PATRICK'S CABARET IS AN INSTITUTION that
is wrapped inside a community that is enclosed
within an idea. That may sound complicated, but
the man behind that rainbow-festooned building on
27th and Lake Street is even more complicated-and
more interesting-than that.
Patrick Scully is the artistic director of what is now
Patrick's Cabaret, but it all started far more modestly
almost 22 years ago when, as Patrick says, he “called
people who were friends of mine ”to come and join him
in a single, eclectic night of performance presented
to the general public. Of his group of friends, Scully
says, “some were dancers, some were poets, some
were musicians, some were just colleagues in the
community...” Back in those days, “getting on stage
was more complicated” than it is today, he says, and
the idea of shaking up that status quo “came out of
what I would call a combination of a visionary and an
entrepreneurial spirit.”
Drawing on what he calls his “social capital” Scully lined up a space
(a gym at St. Stephen's school in South Minneapolis), some rudimentary
lighting, an eclectic group of performers, and an adventurous audience.

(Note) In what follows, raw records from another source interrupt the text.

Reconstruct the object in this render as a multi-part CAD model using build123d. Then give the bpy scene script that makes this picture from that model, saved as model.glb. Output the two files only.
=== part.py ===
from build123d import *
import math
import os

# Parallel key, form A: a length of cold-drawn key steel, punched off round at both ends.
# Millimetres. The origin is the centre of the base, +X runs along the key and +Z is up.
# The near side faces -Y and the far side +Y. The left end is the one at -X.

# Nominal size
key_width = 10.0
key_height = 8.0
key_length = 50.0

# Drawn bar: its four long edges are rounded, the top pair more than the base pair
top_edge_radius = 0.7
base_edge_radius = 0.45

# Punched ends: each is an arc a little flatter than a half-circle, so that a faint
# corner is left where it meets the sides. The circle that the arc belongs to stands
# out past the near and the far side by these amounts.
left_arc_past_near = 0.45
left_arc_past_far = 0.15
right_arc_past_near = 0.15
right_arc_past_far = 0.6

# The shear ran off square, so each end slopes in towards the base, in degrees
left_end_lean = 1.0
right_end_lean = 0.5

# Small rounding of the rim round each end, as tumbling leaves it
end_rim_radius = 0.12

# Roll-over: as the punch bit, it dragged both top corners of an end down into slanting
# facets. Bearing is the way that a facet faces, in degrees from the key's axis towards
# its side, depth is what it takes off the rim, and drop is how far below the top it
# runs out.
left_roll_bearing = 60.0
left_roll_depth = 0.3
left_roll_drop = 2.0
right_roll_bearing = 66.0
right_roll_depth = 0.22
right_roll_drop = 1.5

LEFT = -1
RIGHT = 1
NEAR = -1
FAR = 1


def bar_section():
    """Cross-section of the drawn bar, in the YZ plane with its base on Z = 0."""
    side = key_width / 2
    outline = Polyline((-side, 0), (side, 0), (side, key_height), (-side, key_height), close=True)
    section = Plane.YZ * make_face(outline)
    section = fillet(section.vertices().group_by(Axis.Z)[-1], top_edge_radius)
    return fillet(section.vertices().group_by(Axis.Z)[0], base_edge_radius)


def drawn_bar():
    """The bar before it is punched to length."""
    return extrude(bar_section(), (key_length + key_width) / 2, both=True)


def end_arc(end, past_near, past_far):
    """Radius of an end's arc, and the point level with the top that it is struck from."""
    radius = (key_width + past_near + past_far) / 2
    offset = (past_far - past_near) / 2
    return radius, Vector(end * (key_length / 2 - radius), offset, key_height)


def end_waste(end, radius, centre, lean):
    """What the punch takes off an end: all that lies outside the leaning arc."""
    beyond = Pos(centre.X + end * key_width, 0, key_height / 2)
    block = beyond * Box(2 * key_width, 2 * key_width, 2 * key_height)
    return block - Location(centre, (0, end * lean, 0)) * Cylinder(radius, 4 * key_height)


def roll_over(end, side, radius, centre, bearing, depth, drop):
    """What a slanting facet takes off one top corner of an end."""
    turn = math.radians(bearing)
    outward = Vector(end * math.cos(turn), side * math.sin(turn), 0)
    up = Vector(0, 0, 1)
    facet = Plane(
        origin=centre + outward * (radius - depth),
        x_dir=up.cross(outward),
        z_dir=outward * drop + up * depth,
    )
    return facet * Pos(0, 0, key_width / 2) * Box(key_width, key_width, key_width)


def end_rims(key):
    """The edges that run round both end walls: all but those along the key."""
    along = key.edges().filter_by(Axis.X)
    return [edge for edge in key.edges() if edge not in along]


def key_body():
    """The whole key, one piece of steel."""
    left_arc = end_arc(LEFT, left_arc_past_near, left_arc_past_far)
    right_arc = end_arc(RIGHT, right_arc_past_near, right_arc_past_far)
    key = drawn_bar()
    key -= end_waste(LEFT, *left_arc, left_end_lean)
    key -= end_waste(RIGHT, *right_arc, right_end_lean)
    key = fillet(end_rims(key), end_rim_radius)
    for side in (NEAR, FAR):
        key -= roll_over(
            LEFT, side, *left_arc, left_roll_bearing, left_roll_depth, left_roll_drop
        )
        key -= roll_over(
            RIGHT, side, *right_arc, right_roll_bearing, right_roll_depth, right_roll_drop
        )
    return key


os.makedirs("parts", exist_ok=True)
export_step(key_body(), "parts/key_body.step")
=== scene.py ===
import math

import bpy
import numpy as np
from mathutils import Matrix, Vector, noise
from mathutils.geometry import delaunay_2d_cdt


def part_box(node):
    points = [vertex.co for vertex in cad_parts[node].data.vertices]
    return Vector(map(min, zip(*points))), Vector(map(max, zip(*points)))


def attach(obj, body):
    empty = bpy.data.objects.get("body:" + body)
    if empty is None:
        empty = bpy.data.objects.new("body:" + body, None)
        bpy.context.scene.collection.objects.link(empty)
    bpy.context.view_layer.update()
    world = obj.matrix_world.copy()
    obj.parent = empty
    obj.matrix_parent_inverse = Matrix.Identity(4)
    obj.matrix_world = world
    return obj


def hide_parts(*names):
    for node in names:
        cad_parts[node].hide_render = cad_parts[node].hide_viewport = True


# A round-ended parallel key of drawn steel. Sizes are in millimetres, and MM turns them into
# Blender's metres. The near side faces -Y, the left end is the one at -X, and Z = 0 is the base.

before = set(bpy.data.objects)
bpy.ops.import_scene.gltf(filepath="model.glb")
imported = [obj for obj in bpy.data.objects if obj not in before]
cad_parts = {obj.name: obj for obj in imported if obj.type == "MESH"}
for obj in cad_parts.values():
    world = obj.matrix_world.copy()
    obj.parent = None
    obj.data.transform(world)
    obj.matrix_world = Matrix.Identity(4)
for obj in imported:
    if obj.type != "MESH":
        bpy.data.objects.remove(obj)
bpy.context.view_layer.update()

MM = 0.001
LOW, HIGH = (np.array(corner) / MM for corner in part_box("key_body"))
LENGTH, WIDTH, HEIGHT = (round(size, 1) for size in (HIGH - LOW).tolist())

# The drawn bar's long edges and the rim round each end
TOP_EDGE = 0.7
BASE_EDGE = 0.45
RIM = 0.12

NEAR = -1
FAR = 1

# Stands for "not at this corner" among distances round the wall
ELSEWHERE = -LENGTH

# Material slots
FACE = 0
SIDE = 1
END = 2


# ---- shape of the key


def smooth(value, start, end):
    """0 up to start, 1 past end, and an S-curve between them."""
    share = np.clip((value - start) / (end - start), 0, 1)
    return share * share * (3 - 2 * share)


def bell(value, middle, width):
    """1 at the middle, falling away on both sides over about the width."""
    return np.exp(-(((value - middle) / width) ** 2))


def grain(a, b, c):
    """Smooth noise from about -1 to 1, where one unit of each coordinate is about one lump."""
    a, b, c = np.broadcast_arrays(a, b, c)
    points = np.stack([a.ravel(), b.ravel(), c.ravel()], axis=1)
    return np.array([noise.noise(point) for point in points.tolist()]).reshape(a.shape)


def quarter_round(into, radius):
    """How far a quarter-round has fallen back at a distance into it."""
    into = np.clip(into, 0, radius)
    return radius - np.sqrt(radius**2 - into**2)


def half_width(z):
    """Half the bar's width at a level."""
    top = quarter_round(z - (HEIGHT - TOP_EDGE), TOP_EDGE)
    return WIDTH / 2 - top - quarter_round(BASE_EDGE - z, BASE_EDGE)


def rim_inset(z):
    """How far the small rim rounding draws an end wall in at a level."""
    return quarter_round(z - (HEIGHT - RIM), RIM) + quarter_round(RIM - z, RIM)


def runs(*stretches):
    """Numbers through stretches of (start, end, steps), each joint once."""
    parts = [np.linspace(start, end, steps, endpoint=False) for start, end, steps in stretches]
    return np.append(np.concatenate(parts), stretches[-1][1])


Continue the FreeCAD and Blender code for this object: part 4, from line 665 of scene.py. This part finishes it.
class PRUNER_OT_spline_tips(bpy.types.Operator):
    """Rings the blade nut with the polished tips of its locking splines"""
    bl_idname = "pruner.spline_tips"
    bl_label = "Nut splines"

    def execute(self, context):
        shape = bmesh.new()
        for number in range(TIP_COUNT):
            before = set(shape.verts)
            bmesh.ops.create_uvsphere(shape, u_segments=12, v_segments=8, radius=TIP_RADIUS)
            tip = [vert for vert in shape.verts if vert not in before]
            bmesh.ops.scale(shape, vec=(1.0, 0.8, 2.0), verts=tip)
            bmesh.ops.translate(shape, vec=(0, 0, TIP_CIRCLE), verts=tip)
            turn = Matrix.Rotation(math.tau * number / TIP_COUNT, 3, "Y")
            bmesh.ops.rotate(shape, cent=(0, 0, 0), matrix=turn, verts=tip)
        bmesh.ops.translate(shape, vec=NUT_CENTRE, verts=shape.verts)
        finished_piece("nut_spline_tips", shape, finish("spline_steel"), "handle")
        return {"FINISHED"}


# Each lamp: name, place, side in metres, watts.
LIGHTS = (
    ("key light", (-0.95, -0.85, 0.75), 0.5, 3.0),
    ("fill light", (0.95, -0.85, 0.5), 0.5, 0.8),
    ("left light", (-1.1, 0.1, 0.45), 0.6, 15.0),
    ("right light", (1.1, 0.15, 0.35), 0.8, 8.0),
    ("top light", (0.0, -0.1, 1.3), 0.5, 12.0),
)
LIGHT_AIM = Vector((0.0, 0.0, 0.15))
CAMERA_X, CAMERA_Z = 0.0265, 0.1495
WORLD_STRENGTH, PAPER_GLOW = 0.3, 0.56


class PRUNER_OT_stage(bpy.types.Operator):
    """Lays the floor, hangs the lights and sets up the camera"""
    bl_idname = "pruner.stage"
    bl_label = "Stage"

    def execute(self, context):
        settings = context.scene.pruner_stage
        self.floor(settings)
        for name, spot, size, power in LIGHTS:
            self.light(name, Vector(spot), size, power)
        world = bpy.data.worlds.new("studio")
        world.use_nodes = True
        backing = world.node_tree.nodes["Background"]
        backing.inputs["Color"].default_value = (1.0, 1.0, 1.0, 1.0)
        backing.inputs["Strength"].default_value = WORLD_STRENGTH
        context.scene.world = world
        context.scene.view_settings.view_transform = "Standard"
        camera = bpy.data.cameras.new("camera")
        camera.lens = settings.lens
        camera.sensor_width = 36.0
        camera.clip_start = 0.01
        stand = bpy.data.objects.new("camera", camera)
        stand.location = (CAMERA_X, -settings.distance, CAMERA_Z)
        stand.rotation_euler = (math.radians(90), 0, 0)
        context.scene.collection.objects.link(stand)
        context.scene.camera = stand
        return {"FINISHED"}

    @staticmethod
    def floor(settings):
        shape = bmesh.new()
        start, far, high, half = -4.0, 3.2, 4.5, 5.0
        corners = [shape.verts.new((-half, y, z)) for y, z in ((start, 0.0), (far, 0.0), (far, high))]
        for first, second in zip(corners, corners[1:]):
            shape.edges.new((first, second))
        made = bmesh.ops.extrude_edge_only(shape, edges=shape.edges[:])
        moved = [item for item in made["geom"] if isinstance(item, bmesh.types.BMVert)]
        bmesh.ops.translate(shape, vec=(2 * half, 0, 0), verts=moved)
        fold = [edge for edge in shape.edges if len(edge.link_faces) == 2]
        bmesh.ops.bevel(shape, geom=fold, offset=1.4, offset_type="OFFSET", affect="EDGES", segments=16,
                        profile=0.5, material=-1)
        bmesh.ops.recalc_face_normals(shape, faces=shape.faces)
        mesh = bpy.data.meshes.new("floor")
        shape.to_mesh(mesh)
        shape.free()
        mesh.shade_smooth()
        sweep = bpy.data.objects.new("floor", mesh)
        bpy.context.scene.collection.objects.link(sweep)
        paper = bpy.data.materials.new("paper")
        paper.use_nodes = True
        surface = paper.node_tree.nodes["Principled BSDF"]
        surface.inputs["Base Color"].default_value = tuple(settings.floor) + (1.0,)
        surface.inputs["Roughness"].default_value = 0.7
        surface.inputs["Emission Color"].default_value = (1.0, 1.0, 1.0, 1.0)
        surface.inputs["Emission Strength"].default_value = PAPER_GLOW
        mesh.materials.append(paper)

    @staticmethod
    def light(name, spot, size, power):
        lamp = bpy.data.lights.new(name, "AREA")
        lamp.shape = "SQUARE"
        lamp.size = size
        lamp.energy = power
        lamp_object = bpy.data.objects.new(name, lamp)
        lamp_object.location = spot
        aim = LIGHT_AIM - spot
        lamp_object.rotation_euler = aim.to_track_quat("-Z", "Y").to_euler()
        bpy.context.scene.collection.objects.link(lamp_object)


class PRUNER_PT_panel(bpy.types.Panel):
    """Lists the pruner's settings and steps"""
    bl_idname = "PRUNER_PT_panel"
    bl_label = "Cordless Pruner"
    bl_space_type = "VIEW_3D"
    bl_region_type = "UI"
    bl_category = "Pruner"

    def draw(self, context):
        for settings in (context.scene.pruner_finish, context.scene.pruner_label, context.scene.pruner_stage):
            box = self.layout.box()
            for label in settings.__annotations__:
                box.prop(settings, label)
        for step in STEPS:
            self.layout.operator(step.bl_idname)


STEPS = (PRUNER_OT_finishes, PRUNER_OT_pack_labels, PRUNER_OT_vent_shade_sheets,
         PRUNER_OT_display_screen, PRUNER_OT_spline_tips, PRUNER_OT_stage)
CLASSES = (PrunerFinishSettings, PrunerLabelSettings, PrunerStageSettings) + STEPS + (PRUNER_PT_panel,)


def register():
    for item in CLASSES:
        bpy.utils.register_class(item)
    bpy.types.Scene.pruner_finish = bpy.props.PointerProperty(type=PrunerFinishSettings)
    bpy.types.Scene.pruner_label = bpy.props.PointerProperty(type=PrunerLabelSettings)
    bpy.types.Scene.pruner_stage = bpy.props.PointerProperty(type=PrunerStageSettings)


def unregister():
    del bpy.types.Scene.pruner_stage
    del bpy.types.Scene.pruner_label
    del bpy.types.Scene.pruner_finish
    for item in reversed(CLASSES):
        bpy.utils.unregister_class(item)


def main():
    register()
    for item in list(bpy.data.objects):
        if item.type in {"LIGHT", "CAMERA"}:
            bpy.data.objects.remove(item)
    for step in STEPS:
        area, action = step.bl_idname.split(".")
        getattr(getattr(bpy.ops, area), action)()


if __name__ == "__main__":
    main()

“For a long time”, he says, the phenomenon that is now known as Patrick’s
Cabaret “was just something that happened from time to time.”
The idea was not to create a ‘separatist’ space for queer artists, but
to make a stage accessible to any artist who needed a stage and had a
hard time getting access to one. Still, Scully says it was “obvious that gay
people were a part of it, because I was as out as I was.” And soon, he says,
the Cabaret became a place in the art world in the Twin Cities “that was
so gay-inclusive that it created a kind of space for queer arts in the Twin
Cities to flourish at a time in those early years when many arts organizations
in town would consciously deliberate about whether they wanted to
do something gay.”
From the early days, Scully recalls, “it was obvious that women didn't
have equal access to performing on stage, that people of color didn't have
equal access, that people with disabilities didn't have equal access...” The
result is that today's Patrick's Cabaret has a mission that says, in part, that
“The Cabaret's first commitment is to serve the needs of local performing
artists, specifically reaching out to artists of color, GLBT/queer-identified
artists and those with disabilities.”
Soon the periodic and unpredictable cabaret evenings were moved to a
storefront on 24th Street and Portland Avenue-Scully's residence at the
time-before moving to the current Cabaret building at 3010 Minnehaha Avenue.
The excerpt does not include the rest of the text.